* start RECORDED INFORMATION *

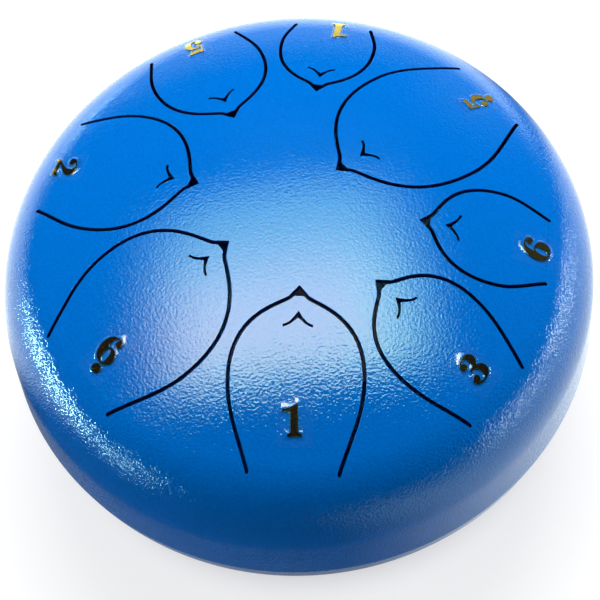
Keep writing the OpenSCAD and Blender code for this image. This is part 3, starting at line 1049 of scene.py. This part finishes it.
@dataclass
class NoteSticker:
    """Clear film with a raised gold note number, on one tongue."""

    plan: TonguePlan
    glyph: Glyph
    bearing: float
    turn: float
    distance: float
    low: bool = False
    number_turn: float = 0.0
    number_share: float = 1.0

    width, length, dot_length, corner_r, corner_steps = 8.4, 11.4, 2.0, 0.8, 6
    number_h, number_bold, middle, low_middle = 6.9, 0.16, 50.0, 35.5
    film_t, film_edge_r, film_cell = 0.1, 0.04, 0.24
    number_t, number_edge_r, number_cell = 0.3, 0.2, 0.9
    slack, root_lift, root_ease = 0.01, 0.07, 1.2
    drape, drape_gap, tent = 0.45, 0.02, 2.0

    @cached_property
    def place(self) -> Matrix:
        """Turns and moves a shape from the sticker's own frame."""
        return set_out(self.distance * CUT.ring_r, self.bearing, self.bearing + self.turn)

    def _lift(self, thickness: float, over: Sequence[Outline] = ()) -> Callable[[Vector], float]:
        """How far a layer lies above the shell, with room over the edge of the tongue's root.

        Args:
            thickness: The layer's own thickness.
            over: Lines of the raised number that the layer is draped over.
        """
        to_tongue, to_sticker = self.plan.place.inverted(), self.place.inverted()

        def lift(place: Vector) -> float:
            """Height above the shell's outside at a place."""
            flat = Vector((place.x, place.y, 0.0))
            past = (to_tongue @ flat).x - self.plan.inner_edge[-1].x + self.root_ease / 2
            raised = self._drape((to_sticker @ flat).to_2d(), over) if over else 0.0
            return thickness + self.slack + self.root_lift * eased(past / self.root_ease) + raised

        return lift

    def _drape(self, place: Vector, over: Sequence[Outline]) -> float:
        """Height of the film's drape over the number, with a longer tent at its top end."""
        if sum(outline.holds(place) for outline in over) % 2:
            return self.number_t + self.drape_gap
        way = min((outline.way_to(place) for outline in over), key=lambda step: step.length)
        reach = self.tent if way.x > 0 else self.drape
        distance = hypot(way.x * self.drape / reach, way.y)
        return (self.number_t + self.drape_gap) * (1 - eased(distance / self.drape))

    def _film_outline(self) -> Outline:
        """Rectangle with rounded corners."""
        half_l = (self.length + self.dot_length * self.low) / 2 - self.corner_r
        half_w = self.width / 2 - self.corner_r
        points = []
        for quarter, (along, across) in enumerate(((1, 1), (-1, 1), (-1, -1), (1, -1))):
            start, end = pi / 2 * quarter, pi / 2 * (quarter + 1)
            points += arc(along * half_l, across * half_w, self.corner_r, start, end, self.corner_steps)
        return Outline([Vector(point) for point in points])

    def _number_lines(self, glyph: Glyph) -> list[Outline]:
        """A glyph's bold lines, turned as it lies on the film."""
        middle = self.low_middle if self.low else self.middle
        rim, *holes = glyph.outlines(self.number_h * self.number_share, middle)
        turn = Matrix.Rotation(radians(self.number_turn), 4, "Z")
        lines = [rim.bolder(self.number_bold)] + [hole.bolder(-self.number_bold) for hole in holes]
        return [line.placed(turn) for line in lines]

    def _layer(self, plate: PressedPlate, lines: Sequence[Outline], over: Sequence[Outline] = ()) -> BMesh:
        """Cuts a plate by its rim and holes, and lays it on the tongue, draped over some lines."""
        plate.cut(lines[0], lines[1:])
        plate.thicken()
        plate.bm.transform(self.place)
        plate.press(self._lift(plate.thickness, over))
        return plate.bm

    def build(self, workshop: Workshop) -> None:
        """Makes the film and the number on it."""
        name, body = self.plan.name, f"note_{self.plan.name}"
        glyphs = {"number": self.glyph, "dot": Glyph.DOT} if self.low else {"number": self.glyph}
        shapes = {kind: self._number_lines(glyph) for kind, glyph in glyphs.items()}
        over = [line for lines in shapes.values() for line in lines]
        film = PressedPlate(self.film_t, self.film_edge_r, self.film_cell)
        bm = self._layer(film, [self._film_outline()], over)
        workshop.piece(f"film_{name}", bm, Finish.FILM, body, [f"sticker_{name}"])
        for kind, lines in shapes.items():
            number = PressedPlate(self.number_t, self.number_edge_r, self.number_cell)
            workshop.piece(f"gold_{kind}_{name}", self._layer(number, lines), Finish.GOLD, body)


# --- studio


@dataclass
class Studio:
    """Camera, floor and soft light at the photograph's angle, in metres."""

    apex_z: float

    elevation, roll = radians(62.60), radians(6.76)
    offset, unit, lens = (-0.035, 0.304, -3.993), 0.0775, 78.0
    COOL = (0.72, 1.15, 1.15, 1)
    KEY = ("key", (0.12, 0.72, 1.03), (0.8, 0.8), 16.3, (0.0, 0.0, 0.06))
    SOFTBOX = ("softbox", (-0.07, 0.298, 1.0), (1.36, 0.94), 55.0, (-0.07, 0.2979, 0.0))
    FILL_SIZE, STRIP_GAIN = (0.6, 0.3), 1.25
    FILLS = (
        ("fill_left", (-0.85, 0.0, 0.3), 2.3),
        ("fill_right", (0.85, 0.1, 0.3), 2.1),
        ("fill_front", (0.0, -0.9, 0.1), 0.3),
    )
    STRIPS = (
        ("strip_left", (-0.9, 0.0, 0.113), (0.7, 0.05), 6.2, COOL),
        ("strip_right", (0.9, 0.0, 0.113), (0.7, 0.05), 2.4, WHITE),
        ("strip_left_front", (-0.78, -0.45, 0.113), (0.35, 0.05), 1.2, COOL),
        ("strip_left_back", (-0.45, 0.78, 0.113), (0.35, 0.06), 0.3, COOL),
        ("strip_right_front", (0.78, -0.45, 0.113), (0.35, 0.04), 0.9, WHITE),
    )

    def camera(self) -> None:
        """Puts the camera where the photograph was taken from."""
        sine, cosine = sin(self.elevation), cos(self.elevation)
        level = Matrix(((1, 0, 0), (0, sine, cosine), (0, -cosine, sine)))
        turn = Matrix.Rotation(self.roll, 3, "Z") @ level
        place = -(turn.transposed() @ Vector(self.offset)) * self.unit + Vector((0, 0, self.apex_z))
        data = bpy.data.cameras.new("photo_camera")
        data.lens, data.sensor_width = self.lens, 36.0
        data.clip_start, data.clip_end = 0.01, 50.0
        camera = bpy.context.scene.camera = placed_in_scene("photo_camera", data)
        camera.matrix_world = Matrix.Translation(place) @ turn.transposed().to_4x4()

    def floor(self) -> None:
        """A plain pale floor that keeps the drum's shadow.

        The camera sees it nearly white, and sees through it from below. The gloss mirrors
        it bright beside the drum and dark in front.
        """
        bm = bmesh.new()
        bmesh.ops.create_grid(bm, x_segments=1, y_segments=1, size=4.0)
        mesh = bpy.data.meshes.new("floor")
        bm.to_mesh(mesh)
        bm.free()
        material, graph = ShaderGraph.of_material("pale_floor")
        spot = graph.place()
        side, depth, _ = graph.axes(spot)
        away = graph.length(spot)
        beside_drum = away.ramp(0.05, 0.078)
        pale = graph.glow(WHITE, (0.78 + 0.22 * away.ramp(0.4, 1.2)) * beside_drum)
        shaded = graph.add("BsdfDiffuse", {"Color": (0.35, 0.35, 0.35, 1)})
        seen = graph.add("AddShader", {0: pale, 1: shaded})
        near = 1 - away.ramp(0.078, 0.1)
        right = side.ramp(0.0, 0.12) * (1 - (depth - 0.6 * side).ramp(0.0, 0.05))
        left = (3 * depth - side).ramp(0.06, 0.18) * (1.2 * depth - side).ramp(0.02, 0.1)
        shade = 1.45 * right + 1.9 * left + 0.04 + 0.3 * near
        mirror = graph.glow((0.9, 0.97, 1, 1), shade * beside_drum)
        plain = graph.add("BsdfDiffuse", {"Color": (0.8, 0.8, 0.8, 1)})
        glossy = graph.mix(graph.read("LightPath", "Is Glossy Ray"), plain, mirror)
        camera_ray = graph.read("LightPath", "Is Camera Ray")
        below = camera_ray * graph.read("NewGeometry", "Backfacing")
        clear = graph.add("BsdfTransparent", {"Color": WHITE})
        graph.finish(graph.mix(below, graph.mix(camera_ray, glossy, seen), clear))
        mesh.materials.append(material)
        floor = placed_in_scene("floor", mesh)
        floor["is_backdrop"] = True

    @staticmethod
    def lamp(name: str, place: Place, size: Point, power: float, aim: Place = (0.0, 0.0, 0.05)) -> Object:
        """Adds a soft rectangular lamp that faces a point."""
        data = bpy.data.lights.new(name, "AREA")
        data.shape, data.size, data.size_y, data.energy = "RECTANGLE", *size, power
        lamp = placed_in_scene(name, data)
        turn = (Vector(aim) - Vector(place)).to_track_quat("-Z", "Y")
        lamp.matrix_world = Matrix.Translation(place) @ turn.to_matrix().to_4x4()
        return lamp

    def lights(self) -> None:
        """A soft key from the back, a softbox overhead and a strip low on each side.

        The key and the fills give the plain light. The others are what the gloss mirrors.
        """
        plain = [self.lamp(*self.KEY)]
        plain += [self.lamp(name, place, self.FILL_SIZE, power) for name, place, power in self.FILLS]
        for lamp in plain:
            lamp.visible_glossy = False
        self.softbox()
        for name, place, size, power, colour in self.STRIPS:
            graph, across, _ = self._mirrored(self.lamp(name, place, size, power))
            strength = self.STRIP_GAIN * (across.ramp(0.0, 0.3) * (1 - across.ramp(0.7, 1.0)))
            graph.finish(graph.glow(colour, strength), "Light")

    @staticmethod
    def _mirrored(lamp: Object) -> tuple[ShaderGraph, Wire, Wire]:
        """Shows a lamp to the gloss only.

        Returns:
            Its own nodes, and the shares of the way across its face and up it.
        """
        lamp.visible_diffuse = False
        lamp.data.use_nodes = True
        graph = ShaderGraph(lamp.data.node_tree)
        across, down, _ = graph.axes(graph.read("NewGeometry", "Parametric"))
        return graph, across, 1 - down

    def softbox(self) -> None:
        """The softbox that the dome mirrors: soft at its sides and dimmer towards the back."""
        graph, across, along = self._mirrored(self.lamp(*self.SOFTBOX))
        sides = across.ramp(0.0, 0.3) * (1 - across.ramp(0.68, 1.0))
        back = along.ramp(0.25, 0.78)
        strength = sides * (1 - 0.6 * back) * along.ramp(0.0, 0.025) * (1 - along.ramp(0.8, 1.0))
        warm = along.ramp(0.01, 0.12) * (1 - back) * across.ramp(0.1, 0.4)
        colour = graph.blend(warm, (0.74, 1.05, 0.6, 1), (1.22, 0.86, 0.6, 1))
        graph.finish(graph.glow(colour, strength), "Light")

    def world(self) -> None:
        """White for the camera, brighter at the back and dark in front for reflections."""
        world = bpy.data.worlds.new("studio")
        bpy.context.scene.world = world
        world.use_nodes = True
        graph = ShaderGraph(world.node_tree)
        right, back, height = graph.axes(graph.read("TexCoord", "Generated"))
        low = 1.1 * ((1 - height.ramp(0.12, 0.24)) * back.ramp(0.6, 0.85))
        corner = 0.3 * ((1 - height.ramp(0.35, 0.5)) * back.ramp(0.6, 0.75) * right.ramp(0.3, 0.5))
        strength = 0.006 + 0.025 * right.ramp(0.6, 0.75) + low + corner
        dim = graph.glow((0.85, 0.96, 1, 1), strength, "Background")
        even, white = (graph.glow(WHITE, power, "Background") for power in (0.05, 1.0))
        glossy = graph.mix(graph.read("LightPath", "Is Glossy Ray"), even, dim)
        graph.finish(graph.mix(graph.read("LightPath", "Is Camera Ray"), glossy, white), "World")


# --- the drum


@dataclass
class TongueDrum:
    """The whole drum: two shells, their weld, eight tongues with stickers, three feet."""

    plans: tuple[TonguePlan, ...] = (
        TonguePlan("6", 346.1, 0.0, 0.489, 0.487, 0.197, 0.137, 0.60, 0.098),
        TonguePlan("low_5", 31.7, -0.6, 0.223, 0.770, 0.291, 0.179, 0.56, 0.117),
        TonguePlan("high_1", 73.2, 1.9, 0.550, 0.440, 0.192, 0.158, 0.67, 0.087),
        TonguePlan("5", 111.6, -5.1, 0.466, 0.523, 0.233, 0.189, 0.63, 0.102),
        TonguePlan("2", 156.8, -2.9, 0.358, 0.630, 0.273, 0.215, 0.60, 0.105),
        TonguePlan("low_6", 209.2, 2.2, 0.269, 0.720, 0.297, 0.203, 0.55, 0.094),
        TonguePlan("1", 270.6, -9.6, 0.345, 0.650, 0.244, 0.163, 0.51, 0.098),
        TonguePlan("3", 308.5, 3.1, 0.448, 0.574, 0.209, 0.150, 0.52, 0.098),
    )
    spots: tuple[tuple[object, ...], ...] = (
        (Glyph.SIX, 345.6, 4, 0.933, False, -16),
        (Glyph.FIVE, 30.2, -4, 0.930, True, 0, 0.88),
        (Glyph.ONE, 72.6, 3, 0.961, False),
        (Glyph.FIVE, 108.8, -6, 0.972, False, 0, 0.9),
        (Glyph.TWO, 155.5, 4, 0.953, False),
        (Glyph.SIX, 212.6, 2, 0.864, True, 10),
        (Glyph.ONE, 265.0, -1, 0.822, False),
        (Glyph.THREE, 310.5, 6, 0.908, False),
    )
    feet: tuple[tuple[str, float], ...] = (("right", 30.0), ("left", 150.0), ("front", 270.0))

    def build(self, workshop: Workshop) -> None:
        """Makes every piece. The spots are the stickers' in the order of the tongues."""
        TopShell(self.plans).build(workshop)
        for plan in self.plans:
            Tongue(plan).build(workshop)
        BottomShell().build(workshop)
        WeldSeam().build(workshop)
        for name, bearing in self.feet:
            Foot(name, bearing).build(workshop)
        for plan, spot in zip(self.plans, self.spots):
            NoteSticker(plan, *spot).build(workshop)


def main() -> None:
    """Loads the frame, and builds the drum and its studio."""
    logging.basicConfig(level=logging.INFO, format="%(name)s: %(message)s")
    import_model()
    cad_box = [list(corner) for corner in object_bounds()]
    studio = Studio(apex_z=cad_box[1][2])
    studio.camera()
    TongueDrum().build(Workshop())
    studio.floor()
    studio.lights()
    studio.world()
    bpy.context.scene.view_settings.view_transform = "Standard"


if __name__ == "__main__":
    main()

* end RECORDED INFORMATION *

Extract exactly the leading lines of the data, stopping at and including the line with "to_sticker = self.plan.place.inverted(), self.place.inverted()".

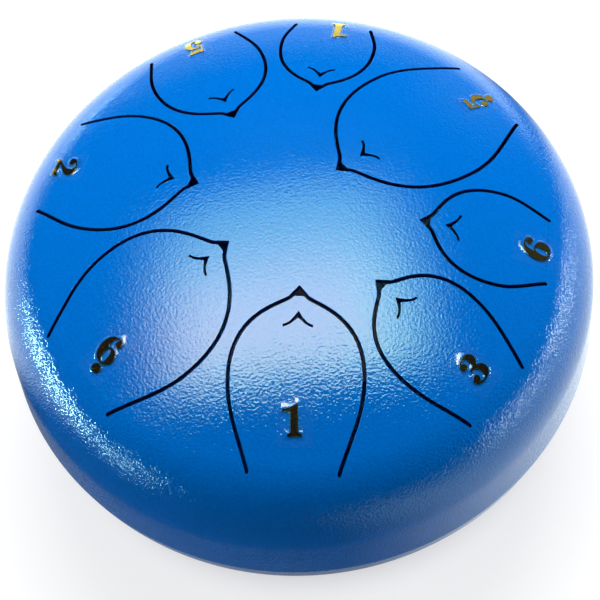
Keep writing the OpenSCAD and Blender code for this image. This is part 3, starting at line 1049 of scene.py. This part finishes it.
@dataclass
class NoteSticker:
    """Clear film with a raised gold note number, on one tongue."""

    plan: TonguePlan
    glyph: Glyph
    bearing: float
    turn: float
    distance: float
    low: bool = False
    number_turn: float = 0.0
    number_share: float = 1.0

    width, length, dot_length, corner_r, corner_steps = 8.4, 11.4, 2.0, 0.8, 6
    number_h, number_bold, middle, low_middle = 6.9, 0.16, 50.0, 35.5
    film_t, film_edge_r, film_cell = 0.1, 0.04, 0.24
    number_t, number_edge_r, number_cell = 0.3, 0.2, 0.9
    slack, root_lift, root_ease = 0.01, 0.07, 1.2
    drape, drape_gap, tent = 0.45, 0.02, 2.0

    @cached_property
    def place(self) -> Matrix:
        """Turns and moves a shape from the sticker's own frame."""
        return set_out(self.distance * CUT.ring_r, self.bearing, self.bearing + self.turn)

    def _lift(self, thickness: float, over: Sequence[Outline] = ()) -> Callable[[Vector], float]:
        """How far a layer lies above the shell, with room over the edge of the tongue's root.

        Args:
            thickness: The layer's own thickness.
            over: Lines of the raised number that the layer is draped over.
        """
        to_tongue, to_sticker = self.plan.place.inverted(), self.place.inverted()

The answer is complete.